**MATERIAL PROVIDED:**
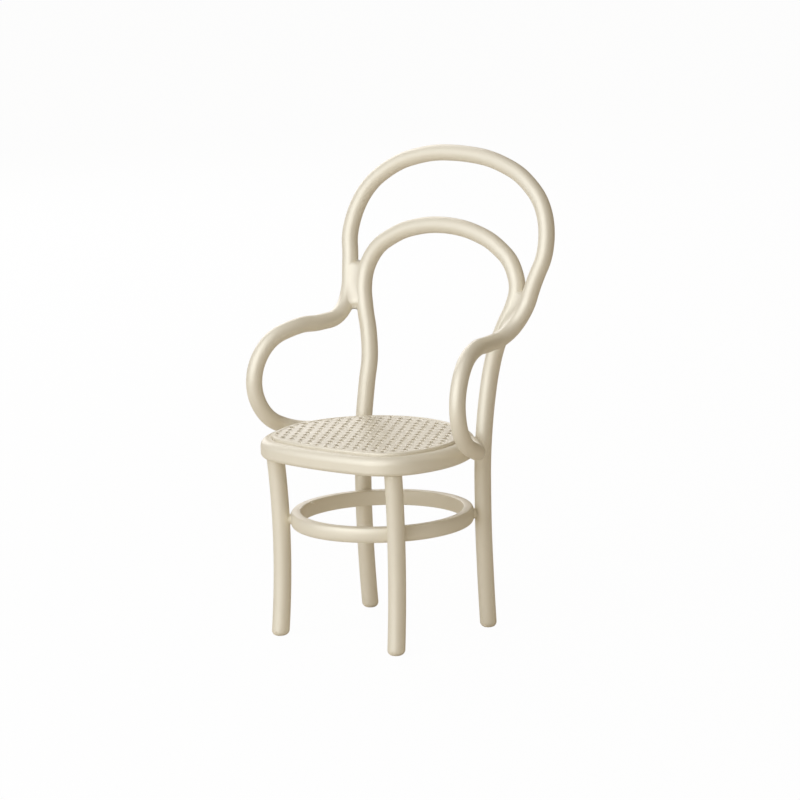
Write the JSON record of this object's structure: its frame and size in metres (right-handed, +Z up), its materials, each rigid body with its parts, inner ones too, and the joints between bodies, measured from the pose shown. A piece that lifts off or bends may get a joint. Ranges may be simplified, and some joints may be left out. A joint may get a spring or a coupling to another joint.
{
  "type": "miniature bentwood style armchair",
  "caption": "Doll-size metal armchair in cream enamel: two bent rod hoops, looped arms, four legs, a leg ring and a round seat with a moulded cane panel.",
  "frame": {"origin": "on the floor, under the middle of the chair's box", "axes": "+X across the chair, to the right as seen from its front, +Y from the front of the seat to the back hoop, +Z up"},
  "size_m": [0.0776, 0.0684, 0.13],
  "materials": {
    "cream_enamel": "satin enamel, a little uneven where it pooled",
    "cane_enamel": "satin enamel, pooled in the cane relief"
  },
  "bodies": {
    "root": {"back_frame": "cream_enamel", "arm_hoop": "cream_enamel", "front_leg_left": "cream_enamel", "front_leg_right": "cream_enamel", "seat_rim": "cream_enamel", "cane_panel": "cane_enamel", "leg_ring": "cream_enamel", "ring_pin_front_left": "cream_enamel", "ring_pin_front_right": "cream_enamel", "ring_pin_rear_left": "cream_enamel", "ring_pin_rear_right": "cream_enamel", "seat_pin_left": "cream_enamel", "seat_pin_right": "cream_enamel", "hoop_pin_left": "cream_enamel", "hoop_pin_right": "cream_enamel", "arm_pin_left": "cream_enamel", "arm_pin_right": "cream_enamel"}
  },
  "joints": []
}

...

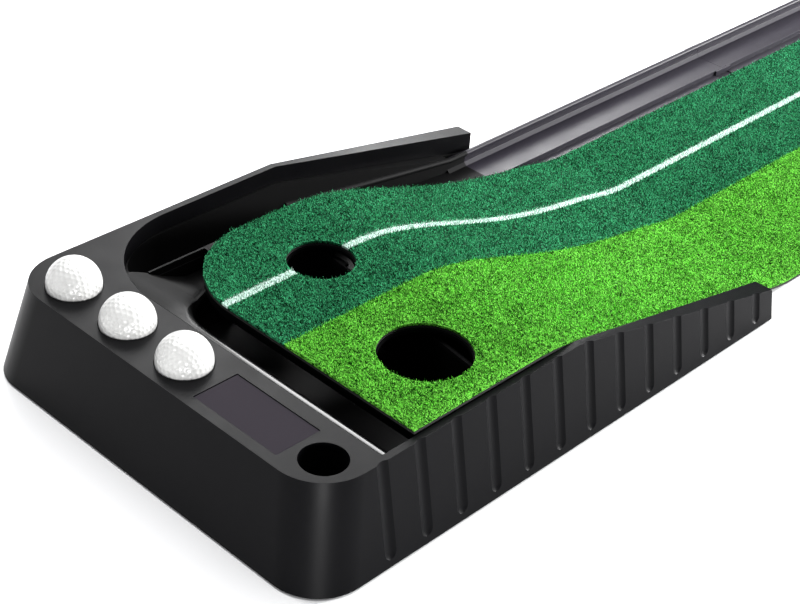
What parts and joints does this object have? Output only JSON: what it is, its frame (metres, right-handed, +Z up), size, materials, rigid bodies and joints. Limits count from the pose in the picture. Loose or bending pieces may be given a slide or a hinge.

**TASK:** Pull every line holding "JSON" out of the records.

**EXERCISE RESULT:**
Write the JSON record of this object's structure: its frame and size in metres (right-handed, +Z up), its materials, each rigid body with its parts, inner ones too, and the joints between bodies, measured from the pose shown. A piece that lifts off or bends may get a joint. Ranges may be simplified, and some joints may be left out. A joint may get a spring or a coupling to another joint.
What parts and joints does this object have? Output only JSON: what it is, its frame (metres, right-handed, +Z up), size, materials, rigid bodies and joints. Limits count from the pose in the picture. Loose or bending pieces may be given a slide or a hinge.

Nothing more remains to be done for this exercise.